FedRAMP was created to provide a central certifying body to validate the security of cloud products being sold to federal agencies. However, while it was established to streamline the process, it has instead become marked as a primary bottleneck to adopting cloud technologies in government.

Any system—infrastructure, platforms, software applications—running on or being used by federal agencies must go through a rigorous process and be certified with an authority to operate, or ATO. While agencies can—and most often do—complete the certifications internally, the FedRAMP program is meant to offer provisional ATOs that can then be reused throughout government.

The problem: The FedRAMP ATO process is often long and expensive for the companies seeking authorization, and once received agencies are reticent to rely on others’ work when it’s their data on the line.

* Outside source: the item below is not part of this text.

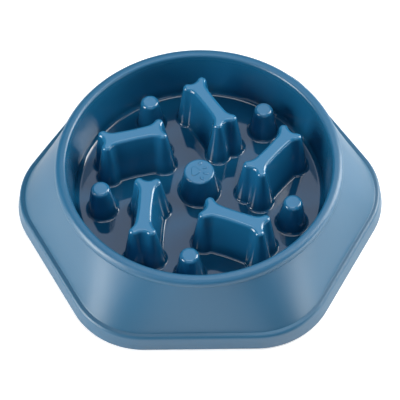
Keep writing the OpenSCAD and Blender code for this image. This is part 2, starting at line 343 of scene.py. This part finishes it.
# Each obstacle is given by the outline of its flat top; its foot lies outside that by grow.
bones = {
    "count": 5, "top": 0.058, "topRound": 0.0028, "length": 0.0482, "width": 0.0156,
    "waist": 0.0062, "knuckle": 0.0010, "notch": 0.0024, "neck": 0.0130, "side": 0.2,
    "grow": 0.0111, "placeRadius": 0.0597, "turn": 40.8, "first": 9.2,
    "steps": (6, 18, 8, 6),  # of notch, knuckle, neck and side in a quarter of the outline
}
pegs = {"count": 5, "top": 0.0453, "topRound": 0.0030, "radius": 0.0048, "grow": 0.0094,
        "placeRadius": 0.0806, "first": 48.3, "segments": 72}
post = {"top": 0.0428, "topRound": 0.0018, "radius": 0.0107, "grow": 0.0080, "segments": 96}
paw = {
    "size": 0.011, "steps": 72,
    "pad": ((-0.13, 0, 0.2), (-0.38, 0.25, 0.17), (-0.38, -0.25, 0.17)),
    "middle": -0.28, "reach": 0.79, "toeAngles": (64, 25, -14, -53),
    "toe": (0.18, 0.115), "toeTip": 0.75,  # a toe's tips are this share of its width
    # distance outside the outline and height over the post's top, from the root of the relief up
    "profile": ((0.0003, -0.0006), (0.0003, -0.00002), (0.00018, 0.00002), (0.00008, 0.00012),
                (0, 0.00024), (-0.00008, 0.00034), (-0.00022, 0.00039), (-0.0004, 0.0004)),
}
obstacle = {
    "footCurve": 0.0024, "steps": 9, "hollowRound": 0.001, "hollowSteps": 4,
    "topInset": 0.0003,        # a bone's flat top starts this far inside its rounding
}


def sideAngle(height, grow, r):
    # how far a side leans from upright, between its foot's curve and its top's rounding
    rise = height - r - obstacle["footCurve"]
    return math.atan2(grow, rise) - math.asin((r + obstacle["footCurve"]) / math.hypot(grow, rise))


def hollowOut(height, grow, r, z):
    # distance outside the flat top at which the hollow's side is at height z
    angle = sideAngle(height, grow, r)
    return (r * math.cos(angle) + (height - r + r * math.sin(angle) - z) * math.tan(angle)
            - wall / math.cos(angle))


def sideSteps(height, grow, r):
    # an obstacle's side from its foot to its top, as (distance outside its flat top, height)
    angle, steps, foot = sideAngle(height, grow, r), obstacle["steps"], obstacle["footCurve"]
    made = [(grow + bowl["seamFlat"], 0.0)]
    for i in range(steps + 1):
        a = math.radians(270) + (angle - math.radians(90)) * i / steps
        made.append((grow + foot * math.cos(a), foot + foot * math.sin(a)))
    for i in range(steps + 1):
        a = angle + (math.radians(90) - angle) * i / steps
        made.append((r * math.cos(a), height - r + r * math.sin(a)))
    return made


def arc(centre, radius, start, end, steps):
    return [centre + radius * Vector((math.cos(start + (end - start) * i / steps),
                                      math.sin(start + (end - start) * i / steps)))
            for i in range(steps + 1)]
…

The FedRAMP Program Management Office and its parent office, the Technology Transformation Services, are well aware of these issues.

In a July 17 hearing before the House Oversight Subcommittee on Government Reform, TTS Director Anil Cheriyan outlined three steps the FedRAMP program is taking: a working group under the government-industry partnership ACT-IAC, improving the process through automation, and conducting more outreach with stakeholders. During a keynote Wednesday, he offered a fourth: the new Ideation Challenge.

“Help us understand how to make the changes happen,” Cheriyan said at the Federal Cloud Marketplace Forum hosted by ATARC. “We want really bold, innovative ideas—innovative and actionable ideas, I should say.”

Specifically, Cheriyan said he hopes to hear ideas about how the program can move faster, either through automation or by streamlining the process.

He also stressed that feedback and suggestions can be about more than just technology.

“It can be process questions, it can be risk-based questions,” he said, adding that solution might be non-technical in nature.

Ashley Mahan, acting FedRAMP director, echoed that sentiment, adding that the program office wants to hear from everyone, not just the IT and security departments.

“If you’re a technologist, if you’re in sales—whatever information that you have that would be useful and that you can contribute to help us evolve and come up with a FedRAMP 3.0, we’re asking for your help today,” she said.

“I’m a big believer that industry has a lot of excellent solutions out there. It’s just a matter of harnessing it and getting that feedback,” Mahan said. “So, that’s what this challenge is set to do.”

Mahan offered a list of areas she expects to hear about.

“How can FedRAMP meet your customer needs? What is it we can do to improve the authorization process? What does that mean in terms of FedRAMP deliverables? How should we be looking at this end-to-end authorization process? What haven’t we figured out?”

The challenge itself—posted to FedBizOpps and the General Services Administration’s Challenge.gov—leaves the framework for responses open but offers an optional template through leading questions, such as suggesting respondents reframe the issue at hand, provide a technical and process breakdown of their idea, and identify potential resources and metrics for implementation.

Per the notice: “No idea is too small!”

Those with ideas have until 5 p.m. Aug. 22 to submit.